Do you think the good folks at the PC would install locking lug nuts if I bring them when I pick up my car?


----------



## alee (Dec 19, 2001)

ebolean said:


> Do you think the good folks at the PC would install locking lug nuts if I bring them when I pick up my car?


Won't hurt to ask although don't be disappointed if they say no. It's a small enough ask but they may not have the blessing from BMW to perform customer requested work, no matter how small.

Worst off, just drive to a dealership after the PCD... locking lugs aren't a big deal to install.


----------



## Wine-O (Feb 17, 2010)

They drilled the holes in my front bumper to place a license plate bracket, so I would think installing the lug nuts wouldn't be an issue. 

Just ask as soon as you arrive.


----------



## need4speed (May 26, 2006)

If I remember correctly, they are not supposed to install any add on items.

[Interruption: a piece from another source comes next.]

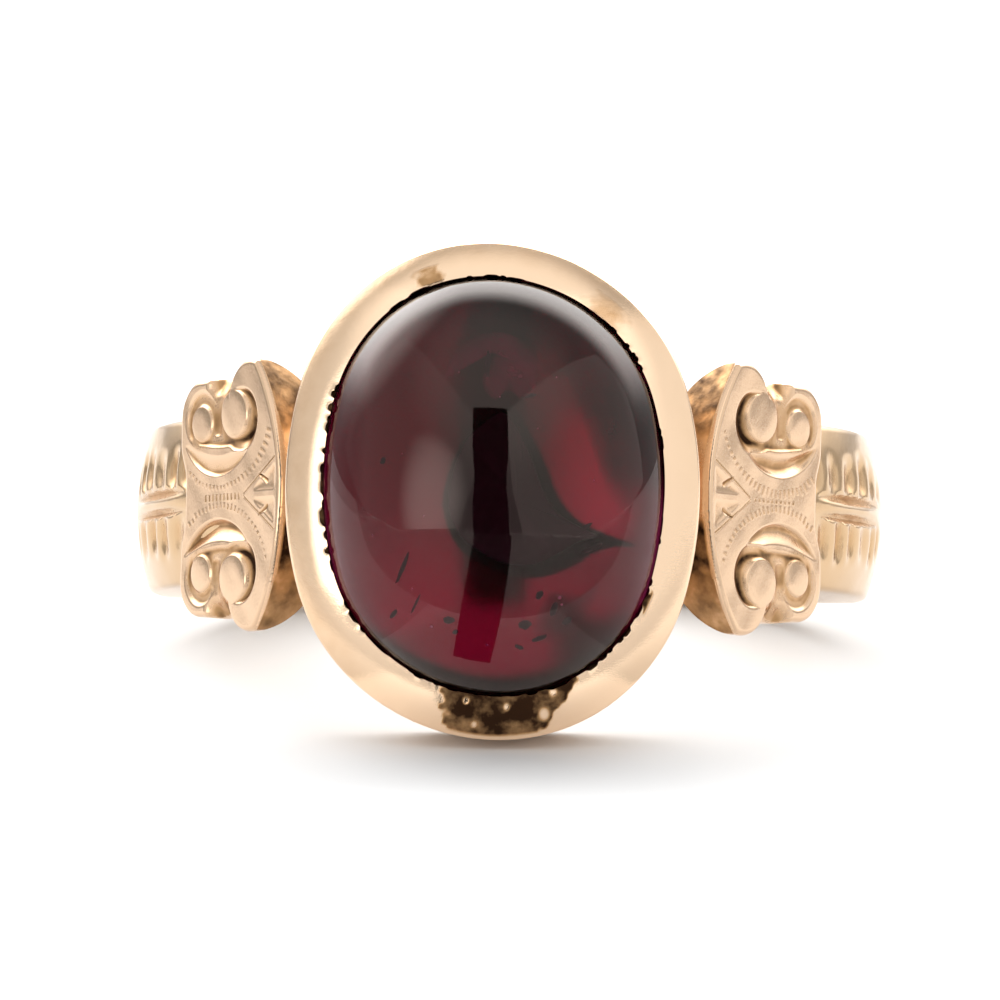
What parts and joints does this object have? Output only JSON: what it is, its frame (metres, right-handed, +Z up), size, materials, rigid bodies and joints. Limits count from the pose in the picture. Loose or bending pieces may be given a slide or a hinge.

This might be small enough that they go ahead and put them on for you, but I think it does technically violate their rules. N4S


----------



## DDGator (Mar 4, 2013)

They tend to be so accommodating there, that I suspect they might do it for you.

Just so you know though -- the PC is in a pretty good neighborhood.


----------



## Bennett_L (Aug 16, 2015)

I'll definitely check for the book. I signed in Munich so it would be good symmetry.


----------